» **Problem description**
Only the lines from the start up to and including the line containing "return rear + under + tail" should be repeated, word for word.

» **Data extract**
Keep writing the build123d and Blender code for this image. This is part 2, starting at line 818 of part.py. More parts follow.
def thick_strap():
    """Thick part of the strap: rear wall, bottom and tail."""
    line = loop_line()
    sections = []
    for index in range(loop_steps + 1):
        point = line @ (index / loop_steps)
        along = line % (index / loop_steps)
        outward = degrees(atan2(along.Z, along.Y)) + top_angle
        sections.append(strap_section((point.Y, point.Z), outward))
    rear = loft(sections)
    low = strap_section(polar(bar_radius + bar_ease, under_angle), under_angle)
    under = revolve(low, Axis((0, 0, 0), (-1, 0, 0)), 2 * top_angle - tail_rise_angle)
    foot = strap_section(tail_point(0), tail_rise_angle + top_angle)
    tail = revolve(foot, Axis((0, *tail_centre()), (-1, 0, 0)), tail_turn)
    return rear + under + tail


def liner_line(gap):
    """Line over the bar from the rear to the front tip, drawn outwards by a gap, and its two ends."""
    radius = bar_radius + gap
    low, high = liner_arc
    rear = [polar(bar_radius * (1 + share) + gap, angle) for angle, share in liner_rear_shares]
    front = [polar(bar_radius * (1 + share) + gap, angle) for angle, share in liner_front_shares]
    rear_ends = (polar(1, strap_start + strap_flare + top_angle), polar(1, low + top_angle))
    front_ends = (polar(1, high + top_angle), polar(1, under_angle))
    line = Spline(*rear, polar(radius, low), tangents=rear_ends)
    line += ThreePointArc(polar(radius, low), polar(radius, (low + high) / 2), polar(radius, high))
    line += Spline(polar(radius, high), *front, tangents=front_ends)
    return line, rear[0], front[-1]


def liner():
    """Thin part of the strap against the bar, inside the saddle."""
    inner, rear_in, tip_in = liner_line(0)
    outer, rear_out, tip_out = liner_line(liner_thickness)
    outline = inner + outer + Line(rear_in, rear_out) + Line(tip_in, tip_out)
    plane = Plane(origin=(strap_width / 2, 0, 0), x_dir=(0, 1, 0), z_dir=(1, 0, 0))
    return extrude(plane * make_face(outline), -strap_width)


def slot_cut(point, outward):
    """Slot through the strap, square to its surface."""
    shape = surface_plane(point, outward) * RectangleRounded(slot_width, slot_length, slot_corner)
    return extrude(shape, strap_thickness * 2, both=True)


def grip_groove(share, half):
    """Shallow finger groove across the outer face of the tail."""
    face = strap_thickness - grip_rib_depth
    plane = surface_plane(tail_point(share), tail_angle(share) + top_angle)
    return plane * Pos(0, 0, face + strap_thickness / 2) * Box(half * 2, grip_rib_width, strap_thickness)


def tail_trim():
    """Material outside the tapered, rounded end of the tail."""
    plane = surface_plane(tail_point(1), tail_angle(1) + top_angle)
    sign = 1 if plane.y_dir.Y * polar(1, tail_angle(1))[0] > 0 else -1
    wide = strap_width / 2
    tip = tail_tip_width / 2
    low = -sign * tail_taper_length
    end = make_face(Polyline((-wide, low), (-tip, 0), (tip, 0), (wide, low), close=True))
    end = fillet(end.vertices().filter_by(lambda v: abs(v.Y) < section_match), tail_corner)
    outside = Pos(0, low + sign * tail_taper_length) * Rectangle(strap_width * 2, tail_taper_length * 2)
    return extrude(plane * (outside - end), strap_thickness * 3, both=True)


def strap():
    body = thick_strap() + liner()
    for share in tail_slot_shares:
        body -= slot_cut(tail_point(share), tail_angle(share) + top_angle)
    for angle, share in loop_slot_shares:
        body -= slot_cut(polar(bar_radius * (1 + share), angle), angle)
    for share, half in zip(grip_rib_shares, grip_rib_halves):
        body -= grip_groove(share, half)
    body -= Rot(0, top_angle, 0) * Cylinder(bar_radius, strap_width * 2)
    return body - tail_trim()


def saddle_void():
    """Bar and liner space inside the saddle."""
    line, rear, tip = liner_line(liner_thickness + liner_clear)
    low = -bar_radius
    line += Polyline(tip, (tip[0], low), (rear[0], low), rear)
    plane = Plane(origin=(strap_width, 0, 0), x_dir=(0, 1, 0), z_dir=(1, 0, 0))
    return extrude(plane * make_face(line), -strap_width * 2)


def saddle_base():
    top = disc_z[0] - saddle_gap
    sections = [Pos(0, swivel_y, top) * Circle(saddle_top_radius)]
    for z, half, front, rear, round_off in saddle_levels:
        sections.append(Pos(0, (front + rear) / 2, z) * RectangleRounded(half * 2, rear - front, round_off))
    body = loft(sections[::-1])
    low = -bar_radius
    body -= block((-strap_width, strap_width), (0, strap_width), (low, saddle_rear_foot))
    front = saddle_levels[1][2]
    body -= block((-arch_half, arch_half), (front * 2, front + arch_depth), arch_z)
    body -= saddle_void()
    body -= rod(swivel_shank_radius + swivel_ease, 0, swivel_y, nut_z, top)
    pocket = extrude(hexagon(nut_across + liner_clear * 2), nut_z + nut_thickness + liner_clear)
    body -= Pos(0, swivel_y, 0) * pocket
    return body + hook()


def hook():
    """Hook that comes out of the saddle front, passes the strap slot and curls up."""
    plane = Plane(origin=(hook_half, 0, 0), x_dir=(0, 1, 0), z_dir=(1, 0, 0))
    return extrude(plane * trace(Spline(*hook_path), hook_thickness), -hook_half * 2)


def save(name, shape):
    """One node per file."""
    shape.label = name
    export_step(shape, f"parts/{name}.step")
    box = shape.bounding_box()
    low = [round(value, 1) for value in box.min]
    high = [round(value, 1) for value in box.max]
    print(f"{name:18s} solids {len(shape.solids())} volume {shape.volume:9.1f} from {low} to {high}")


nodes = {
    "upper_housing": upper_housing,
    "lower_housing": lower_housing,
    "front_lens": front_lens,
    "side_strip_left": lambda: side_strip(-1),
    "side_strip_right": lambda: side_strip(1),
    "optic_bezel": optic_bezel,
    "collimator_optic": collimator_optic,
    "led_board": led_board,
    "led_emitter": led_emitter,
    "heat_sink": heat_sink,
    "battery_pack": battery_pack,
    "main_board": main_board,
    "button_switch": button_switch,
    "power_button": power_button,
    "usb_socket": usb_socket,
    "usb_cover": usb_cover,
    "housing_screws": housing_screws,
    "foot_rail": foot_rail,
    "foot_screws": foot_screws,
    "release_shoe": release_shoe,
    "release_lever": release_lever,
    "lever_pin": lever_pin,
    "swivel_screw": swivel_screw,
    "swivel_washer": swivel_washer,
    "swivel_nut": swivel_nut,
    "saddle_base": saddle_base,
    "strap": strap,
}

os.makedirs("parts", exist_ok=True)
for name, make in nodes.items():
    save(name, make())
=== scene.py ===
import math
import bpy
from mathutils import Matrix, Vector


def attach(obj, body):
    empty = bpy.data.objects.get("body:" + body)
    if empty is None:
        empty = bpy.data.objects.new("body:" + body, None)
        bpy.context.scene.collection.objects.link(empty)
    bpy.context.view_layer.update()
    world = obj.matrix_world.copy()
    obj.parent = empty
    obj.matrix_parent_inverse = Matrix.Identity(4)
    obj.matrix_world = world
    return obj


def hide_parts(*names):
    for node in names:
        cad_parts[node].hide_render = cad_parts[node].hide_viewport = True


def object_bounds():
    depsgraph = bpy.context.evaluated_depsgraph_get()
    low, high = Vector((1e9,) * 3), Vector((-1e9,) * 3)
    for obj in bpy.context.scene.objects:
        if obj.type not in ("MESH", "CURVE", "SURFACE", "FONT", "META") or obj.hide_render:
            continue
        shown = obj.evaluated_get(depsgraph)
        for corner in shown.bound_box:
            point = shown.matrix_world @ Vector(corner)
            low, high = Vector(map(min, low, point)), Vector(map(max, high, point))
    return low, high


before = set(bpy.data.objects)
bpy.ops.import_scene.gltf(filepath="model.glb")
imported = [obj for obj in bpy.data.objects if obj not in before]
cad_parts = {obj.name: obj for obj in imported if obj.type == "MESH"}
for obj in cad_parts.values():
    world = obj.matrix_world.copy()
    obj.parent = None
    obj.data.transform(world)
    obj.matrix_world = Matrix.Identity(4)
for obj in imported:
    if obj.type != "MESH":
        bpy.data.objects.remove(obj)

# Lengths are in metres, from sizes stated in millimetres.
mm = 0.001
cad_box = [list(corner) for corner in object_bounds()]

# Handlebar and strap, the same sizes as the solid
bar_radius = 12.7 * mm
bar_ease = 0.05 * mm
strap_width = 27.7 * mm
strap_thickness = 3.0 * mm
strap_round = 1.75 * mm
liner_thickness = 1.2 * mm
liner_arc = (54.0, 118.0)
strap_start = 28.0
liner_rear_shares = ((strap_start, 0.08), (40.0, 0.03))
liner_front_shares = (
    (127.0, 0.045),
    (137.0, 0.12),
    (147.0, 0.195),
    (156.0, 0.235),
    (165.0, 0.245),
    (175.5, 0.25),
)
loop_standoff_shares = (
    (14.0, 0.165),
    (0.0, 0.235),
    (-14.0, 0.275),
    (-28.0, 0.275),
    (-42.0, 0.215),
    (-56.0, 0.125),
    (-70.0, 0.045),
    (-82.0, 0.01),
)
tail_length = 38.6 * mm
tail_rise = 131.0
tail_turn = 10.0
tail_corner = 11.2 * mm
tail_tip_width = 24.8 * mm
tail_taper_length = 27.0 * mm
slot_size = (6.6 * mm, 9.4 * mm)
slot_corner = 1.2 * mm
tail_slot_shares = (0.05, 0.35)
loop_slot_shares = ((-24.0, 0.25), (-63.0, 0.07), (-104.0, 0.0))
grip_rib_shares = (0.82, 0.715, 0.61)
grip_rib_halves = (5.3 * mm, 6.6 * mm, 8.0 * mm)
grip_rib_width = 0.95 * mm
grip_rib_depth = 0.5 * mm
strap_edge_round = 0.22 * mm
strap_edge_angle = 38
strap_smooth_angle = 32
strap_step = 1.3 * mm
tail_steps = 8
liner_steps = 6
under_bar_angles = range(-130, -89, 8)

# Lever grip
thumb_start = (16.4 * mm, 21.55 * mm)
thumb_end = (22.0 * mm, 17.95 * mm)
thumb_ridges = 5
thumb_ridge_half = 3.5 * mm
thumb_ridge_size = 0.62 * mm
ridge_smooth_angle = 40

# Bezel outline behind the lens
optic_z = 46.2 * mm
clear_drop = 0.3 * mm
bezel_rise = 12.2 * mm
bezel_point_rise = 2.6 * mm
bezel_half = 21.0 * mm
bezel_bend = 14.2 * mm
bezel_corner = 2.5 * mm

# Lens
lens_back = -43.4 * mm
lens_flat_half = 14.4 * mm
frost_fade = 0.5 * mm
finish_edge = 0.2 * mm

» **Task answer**
Keep writing the build123d and Blender code for this image. This is part 2, starting at line 818 of part.py. More parts follow.
def thick_strap():
    """Thick part of the strap: rear wall, bottom and tail."""
    line = loop_line()
    sections = []
    for index in range(loop_steps + 1):
        point = line @ (index / loop_steps)
        along = line % (index / loop_steps)
        outward = degrees(atan2(along.Z, along.Y)) + top_angle
        sections.append(strap_section((point.Y, point.Z), outward))
    rear = loft(sections)
    low = strap_section(polar(bar_radius + bar_ease, under_angle), under_angle)
    under = revolve(low, Axis((0, 0, 0), (-1, 0, 0)), 2 * top_angle - tail_rise_angle)
    foot = strap_section(tail_point(0), tail_rise_angle + top_angle)
    tail = revolve(foot, Axis((0, *tail_centre()), (-1, 0, 0)), tail_turn)
    return rear + under + tail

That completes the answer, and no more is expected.